Prinzipiell ist und bleibt Militär ungeeignet, Frieden zu stiften. Zunächst bedeutet jeder Einsatz von Streitkräften eine erneute Aufwertung der Rolle des Militärs innen- wie außenpolitisch und damit eine Behinderung des Aufbaus zivilgesellschaftlicher Strukturen. Die Befürwortung militärischer Interventionen liefert Vorwände für weitere (oder sogar wieder mehr) Rüstung und gegen Reduzierung von Streitkräften und verzögert somit den 1990 zunächst eingetretenen Abrüstungstrend (wie aus den Daten von SIPRI und BICC eindeutig ablesbar). Sie liefert auch Vorwände für ganz andere offene und verdeckte Absichten, wie sie etwa dem Naumann-Papier (z.B. weltweite Ressourcensicherung) zu entnehmen sind.
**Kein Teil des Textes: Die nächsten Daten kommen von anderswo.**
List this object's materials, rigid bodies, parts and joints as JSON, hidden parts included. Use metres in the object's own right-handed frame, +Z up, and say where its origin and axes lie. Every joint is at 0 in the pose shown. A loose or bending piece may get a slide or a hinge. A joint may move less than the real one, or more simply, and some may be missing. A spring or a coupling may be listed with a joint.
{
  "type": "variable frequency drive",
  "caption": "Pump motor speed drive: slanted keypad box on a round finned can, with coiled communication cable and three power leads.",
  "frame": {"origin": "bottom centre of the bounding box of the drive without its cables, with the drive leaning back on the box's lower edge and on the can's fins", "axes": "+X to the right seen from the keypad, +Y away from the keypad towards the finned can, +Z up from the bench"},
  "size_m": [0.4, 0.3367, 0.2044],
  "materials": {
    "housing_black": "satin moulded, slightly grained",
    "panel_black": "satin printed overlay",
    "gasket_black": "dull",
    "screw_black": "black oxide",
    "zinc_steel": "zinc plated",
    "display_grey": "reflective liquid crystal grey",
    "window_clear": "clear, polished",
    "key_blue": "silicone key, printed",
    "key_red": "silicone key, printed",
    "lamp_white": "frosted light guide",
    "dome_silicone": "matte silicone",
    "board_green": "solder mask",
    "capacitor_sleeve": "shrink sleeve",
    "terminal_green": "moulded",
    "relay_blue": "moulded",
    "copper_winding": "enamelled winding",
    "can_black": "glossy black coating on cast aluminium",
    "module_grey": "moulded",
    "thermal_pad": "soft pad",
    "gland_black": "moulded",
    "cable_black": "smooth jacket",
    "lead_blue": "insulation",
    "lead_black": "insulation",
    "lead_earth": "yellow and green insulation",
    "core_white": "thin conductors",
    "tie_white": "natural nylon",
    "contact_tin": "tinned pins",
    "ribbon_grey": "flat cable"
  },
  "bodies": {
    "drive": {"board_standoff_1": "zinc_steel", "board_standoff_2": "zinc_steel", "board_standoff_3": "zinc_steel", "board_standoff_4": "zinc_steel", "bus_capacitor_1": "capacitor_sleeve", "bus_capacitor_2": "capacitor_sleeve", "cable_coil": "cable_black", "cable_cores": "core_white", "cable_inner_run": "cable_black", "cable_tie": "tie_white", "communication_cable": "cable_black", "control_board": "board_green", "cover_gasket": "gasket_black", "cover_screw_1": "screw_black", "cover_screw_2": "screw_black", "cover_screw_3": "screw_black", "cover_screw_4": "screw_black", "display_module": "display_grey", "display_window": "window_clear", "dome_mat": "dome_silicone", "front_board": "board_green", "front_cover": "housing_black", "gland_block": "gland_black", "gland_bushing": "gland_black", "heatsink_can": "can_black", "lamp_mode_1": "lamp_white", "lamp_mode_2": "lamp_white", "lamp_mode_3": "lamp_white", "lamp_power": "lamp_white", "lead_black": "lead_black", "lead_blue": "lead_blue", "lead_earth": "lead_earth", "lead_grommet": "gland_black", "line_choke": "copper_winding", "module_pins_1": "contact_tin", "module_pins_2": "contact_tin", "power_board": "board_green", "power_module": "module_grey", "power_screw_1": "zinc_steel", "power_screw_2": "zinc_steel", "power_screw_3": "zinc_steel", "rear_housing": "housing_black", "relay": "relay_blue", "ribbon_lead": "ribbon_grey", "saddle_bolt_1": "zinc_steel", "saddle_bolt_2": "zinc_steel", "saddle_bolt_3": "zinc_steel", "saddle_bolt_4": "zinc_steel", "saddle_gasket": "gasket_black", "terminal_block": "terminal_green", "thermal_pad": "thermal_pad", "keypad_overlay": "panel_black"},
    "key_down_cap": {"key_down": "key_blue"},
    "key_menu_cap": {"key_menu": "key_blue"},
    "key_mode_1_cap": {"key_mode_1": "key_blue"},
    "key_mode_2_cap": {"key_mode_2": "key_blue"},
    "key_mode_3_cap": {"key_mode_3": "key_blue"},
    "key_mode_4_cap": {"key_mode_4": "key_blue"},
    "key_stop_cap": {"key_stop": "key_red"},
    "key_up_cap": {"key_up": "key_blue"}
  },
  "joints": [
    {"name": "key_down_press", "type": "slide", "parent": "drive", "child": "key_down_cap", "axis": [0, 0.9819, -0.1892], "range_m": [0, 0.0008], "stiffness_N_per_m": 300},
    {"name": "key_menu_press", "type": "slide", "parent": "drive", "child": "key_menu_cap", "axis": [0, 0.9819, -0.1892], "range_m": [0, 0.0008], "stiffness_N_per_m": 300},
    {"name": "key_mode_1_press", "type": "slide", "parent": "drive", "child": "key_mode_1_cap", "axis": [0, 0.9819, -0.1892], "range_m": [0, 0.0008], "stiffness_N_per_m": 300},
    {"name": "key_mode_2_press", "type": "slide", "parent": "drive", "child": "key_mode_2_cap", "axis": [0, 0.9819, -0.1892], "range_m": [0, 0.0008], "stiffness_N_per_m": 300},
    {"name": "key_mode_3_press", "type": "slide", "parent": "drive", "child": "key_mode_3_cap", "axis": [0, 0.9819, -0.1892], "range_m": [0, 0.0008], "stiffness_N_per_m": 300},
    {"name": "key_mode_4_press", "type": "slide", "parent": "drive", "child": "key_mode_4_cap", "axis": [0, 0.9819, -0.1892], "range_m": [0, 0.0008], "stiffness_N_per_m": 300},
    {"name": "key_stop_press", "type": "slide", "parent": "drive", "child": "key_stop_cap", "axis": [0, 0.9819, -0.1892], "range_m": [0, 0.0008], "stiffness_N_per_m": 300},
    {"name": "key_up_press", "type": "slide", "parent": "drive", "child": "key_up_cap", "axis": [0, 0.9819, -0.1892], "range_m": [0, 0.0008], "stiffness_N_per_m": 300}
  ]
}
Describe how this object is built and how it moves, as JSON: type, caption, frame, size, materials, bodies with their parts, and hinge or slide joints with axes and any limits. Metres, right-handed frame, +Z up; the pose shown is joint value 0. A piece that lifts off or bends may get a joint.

Es besteht zudem keine Gewähr, dass solche Interventionen zu Erfolg führen. Im Falle des zweiten Golfkrieges sind erheblich mehr Menschen während der Intervention zu Tode gekommen (darunter viele Zivilpersonen) als durch die irakische Aggression gegen Kuwait zu beklagen waren. Zudem ist es nicht gelungen, eine wirkliche Friedenslösung herbeizuführen. Das Scheitern der Interventionen in Somalia ist offenkundig. Nordirland lehrt, dass der Einsatz hervorragend ausgebildeter Streitkräfte der britischen Armee über Jahre hinweg nicht in der Lage war, die Gewalt einzudämmen. Erst der Verzicht auf solche Einsätze machte den Weg zu einem zivilen Friedensprozess frei. Der tragische Fall Kosovo wirft die Frage auf, wer und was mit einem militärischen Einsatz der NATO bekämpft werden sollte (serbische Streitkräfte und/oder bewaffnete aufständische Albaner?), ohne dabei zahlreiche Zivilpersonen zu töten oder zu verletzen (was in den Armeeführungen zynischerweise mit "Kollateralschäden" bezeichnet wird).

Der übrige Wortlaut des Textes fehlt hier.